Nutritional importance of animal source foods.
Murphy SP, Allen LH.
Cancer Research Center of Hawaii , University of Hawaii , Honolulu , HI 96813 , USA . firstname.lastname@example.org
Animal source foods can provide a variety of micronutrients that are difficult to obtain in adequate quantities from plant source foods alone. In the 1980s, the Nutrition Collaborative Research Support Program identified six micronutrients that were particularly low in the primarily vegetarian diets of schoolchildren in rural Egypt , Kenya and Mexico : vitamin A, vitamin B-12, riboflavin, calcium, iron and zinc. Negative health outcomes associated with inadequate intake of these nutrients include anemia, poor growth, rickets, impaired cognitive performance, blindness, neuromuscular deficits and eventually, death. Animal source foods are particularly rich sources of all six of these nutrients, and relatively small amounts of these foods, added to a vegetarian diet, can substantially increase nutrient adequacy. Snacks designed for Kenyan schoolchildren provided more nutrients when animal and plant foods were combined.

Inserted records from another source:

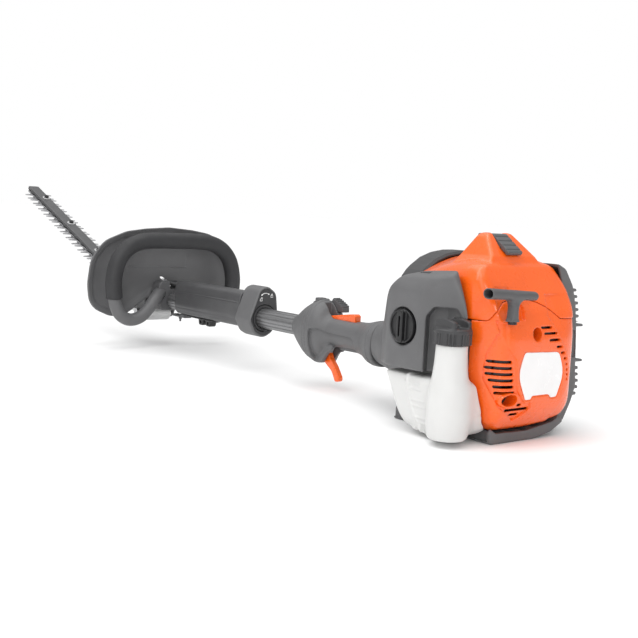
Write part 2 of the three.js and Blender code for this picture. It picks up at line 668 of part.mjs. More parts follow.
function ribbedTube() {
  const ribs = [];
  const base = tube('y', RIB_TUBE_R - 1, TUBE_R + GAP, 470, 905);
  for (let rib = 0; rib < 8; rib += 1) {
    ribs.push(box(RIB_TUBE_R - 3, RIB_TUBE_R - 0.2, 470, 905, -2.4, 2.4).rotate([0, rib * 45, 0]));
  }
  return join(base, ...ribs);
}

const driveShaft = () => join(
  cylinder('y', DRIVE_SHAFT_R, 193, 962, [0, 0], 8),
  cylinder('y', 8, 950, 962, [0, 0], 8),
);

// ---------------------------------------------------------------- tilt adjuster
function lockCollar() {
  const blank = extrude('y', outline([
    [-32, -3, 14], [-24, 18, 10], [-12, 50, 14], [5, 56, 16], [24, 43, 16], [28, 10, 16],
    [20, -24, 18], [-1, -36, 20], [-21, -25, 16],
  ]), COLLAR_Y, SLEEVE_START_Y - 1, 2.5, 3);
  const bore = cylinder('y', RIB_TUBE_R + GAP, 590, 660);
  const ringSeat = cylinder('y', LOCK_RING_R + 0.9, 590, COLLAR_Y + 14);
  const rodBore = cylinder('y', ROD_R + GAP, COLLAR_Y + 20, 660, [0, ROD_Z], 8);
  return cut(blank, bore, ringSeat, rodBore);
}

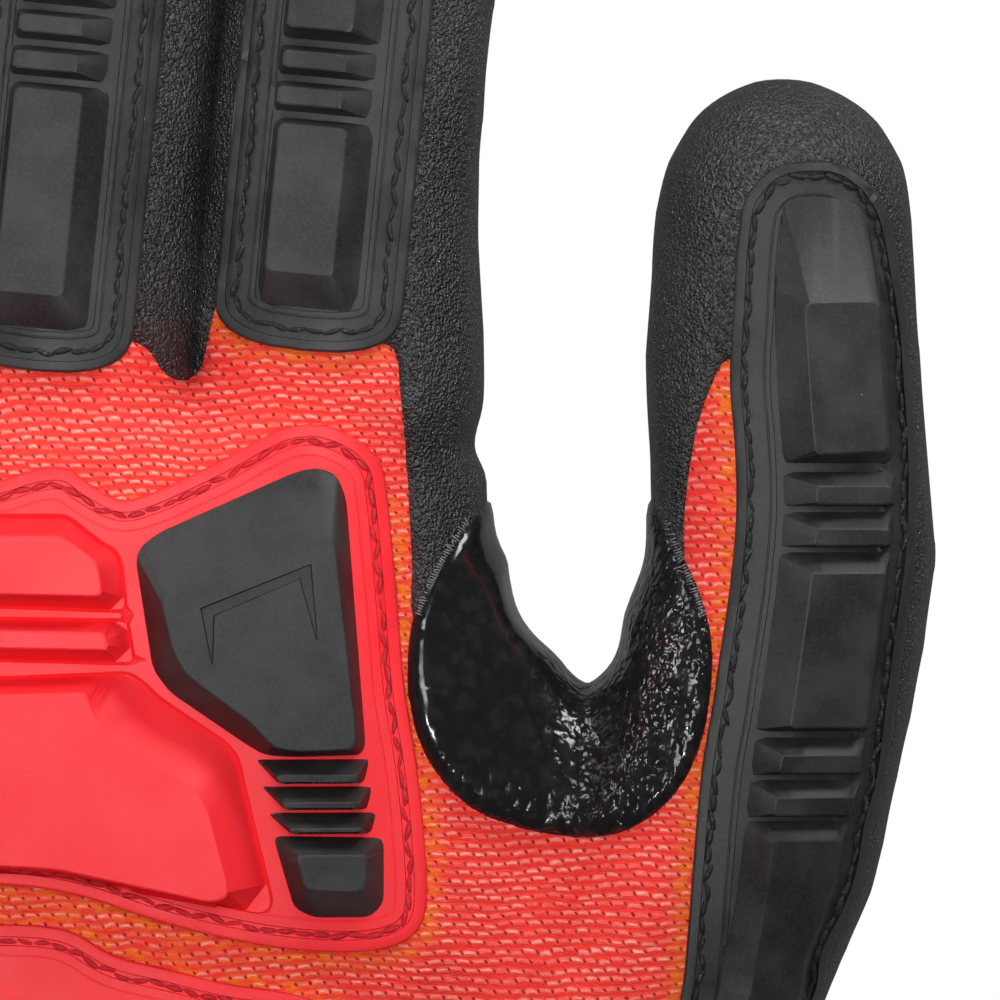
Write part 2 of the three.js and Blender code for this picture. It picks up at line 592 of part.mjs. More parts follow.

A snack that provided only 20% of a child's energy requirement could provide 38% of the calcium, 83% of the vitamin B-12 and 82% of the riboflavin requirements if milk was included. A similar snack that included ground beef rather than milk provided 86% of the zinc and 106% of the vitamin B-12 requirements, as well as 26% of the iron requirement. Food guides usually recommend several daily servings from animal source food groups (dairy products and meat or meat alternatives). An index that estimates nutrient adequacy based on adherence to such food guide recommendations may provide a useful method of quickly evaluating dietary quality in both developing and developed countries.